State issues new guidance on hairstyle discrimination

Black wrestler forced to cut dreadlocks or be disqualified last December

By Nikita Biryukov, September 18 2019 4:03 pm

The state Division of Civil Rights is issuing new guidance on hairstyles after a South Jersey wrestler was forced to cut off his dreadlocks or be disqualified last year.

“Student athletes should be able to compete with each other on a level playing field,” Attorney General Gurbir Grewal said. “Racial discrimination in the enforcement of the rules of any sport is inconsistent with the spirit of fair play. The Division on Civil Rights’ action today makes it less likely that any student athlete will have to endure discrimination that not only undermines fair competition but also violates our state laws.”

The state’s investigation was conducted in concert with the New Jersey State Interscholastic Athletics Association, a private organization that administers many of the state’s scholastic leagues.

The new guidance offers explicit protection to hairstyles that are closely associated to being Black or related to Black ancestry.

Some wrestling officials in the state had construed the previous rule governing hair length as applying to traditionally Black haircuts regardless of length.

As part of their agreement, the NJSIAA will provide in-person training to its rules interpreters and all of the state’s wrestling officials to make clear the new rule is only to be applied to hair length and not to hair style.

Alan Maloney, the referee who told the student to cut his hair or be disqualified, was issued a two-year suspension.

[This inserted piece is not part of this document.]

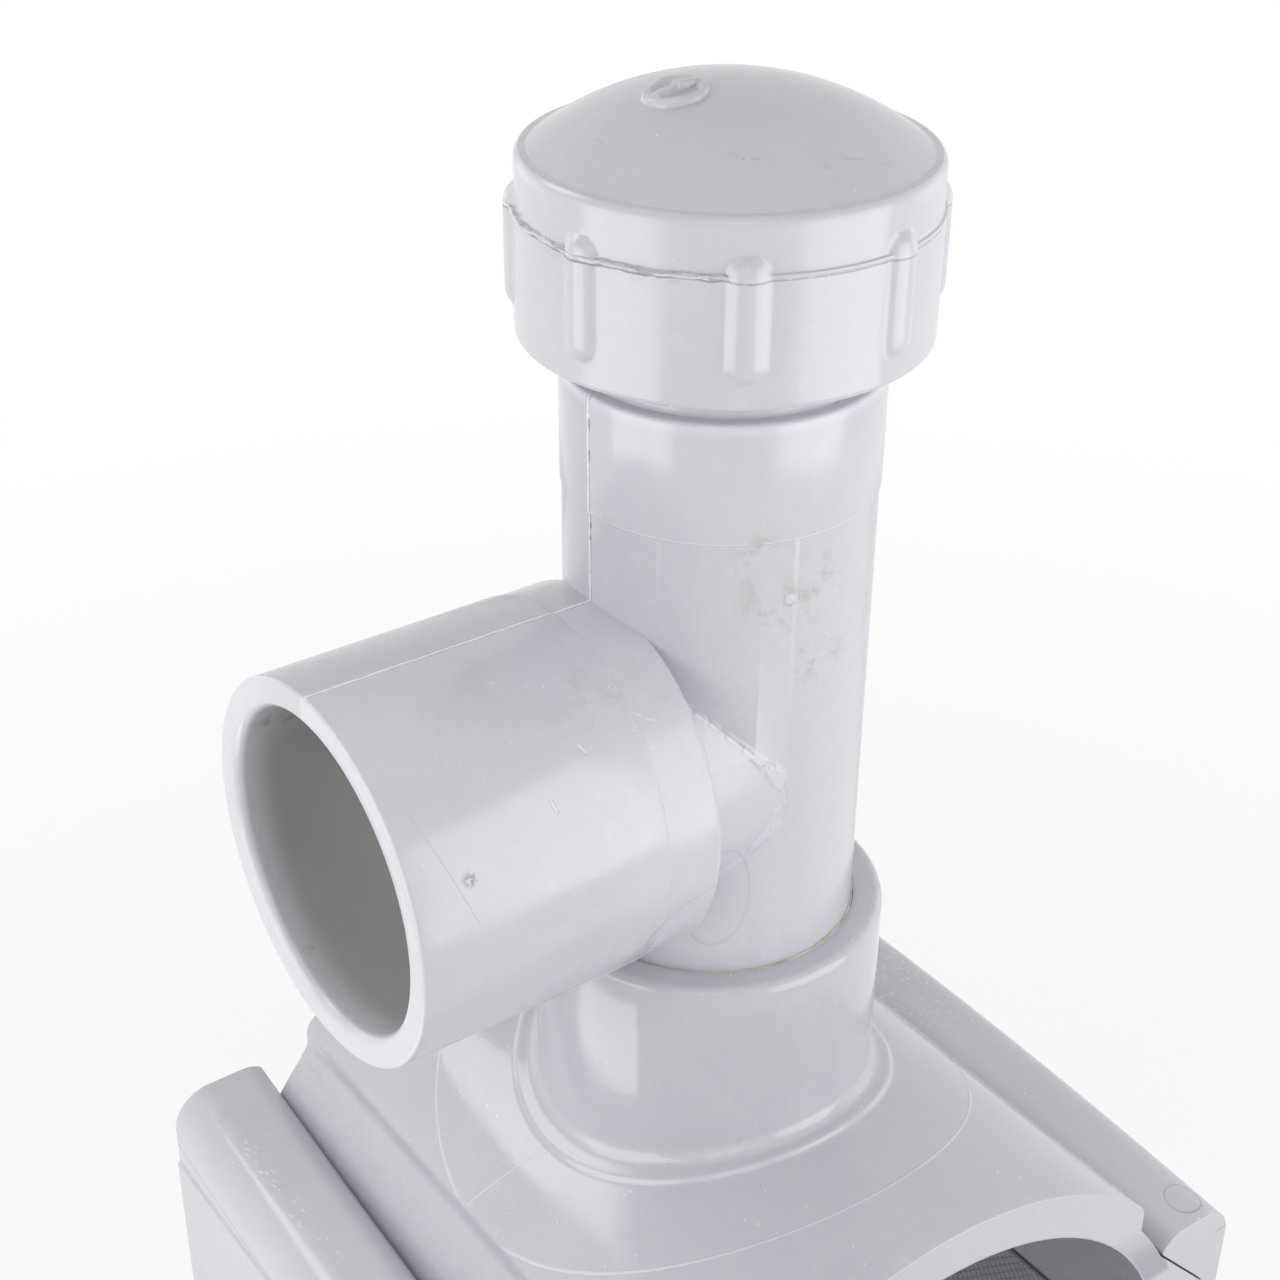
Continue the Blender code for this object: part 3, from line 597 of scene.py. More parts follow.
def tee_mesh():
    """The tee: tube, hub and socket joined, then opened by the mouth, the passage and the bore."""
    tube = [(0, TUBE_FOOT), (TUBE_R, TUBE_FOOT), (TUBE_R, RING_Z - 0.0002)]
    tube += [(HEAD_R - 0.0001, RING_Z + 0.0001), (HEAD_R, RING_Z + 0.0003)]
    tube += round_arc((HEAD_R - HEAD_ROUND, SHOULDER_Z - HEAD_ROUND), HEAD_ROUND, 0, 90, 6)
    tube += [(NECK_R, SHOULDER_Z), (NECK_R, NECK_TOP - 0.0010), (NECK_R - 0.0008, NECK_TOP), (0, NECK_TOP)]
    back_r, bend = SOCKET_R - 0.0002, 0.0015
    socket = [(0, SOCKET_BACK)] + round_arc((back_r - bend, SOCKET_BACK + bend), bend, -90, 0, 7)
    socket += [(back_r, SOCKET_RING - 0.0001), (SOCKET_R - 0.0001, SOCKET_RING)]
    socket += [(SOCKET_R, SOCKET_RING + 0.0002)]
    socket += round_arc((SOCKET_R - SOCKET_LIP, SOCKET_FACE - SOCKET_LIP), SOCKET_LIP, 0, 90, 5)
    socket += [(0, SOCKET_FACE)]
    flare_r, beyond = SOCKET_BORE + MOUTH_ROUND, 0.0750
    mouth = [(0, SOCKET_RING), (SOCKET_BORE - 0.0003, SOCKET_RING)]
    mouth += round_arc((flare_r, SOCKET_FACE - 0.0017), MOUTH_ROUND, 180, 90, 9)
    mouth += [(flare_r, beyond), (0, beyond)]
    branch = [("hub", cylinder(HUB_R, 0, 0.0255), 0.25, "UNION"), ("socket", socket, 0.0, "UNION")]
    branch += [("mouth", mouth, 0.5, "DIFFERENCE")]
    branch += [("passage", cylinder(BRANCH_BORE, 0, 0.0600), 0.25, "DIFFERENCE")]
    tools = [(lathe_mesh(name, shape, outlet_way, phase=phase), way) for name, shape, phase, way in branch]
    tools += [(lathe_mesh("bore", cylinder(TUBE_BORE, 0.0600, 0.2260), phase=0.5), "DIFFERENCE")]
    return boolean_mesh(lathe_mesh("tube", tube), tools)


# Cap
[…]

“The problem is bigger than the referee. While I am pleased he is suspended, as he should be because his judgment was clearly flawed, the larger problem is discrimination and that’s what legislators must look to correct through laws prohibiting this type of bias,” Assemblywoman Angela McKnight said. “Our work to end racial bias – particularly in schools – must not stop here. As a black woman with natural hair, I’m determined to prevent men and women who look like me from being targeted for their appearance. We must condemn racism, discrimination and harassment today and every day.”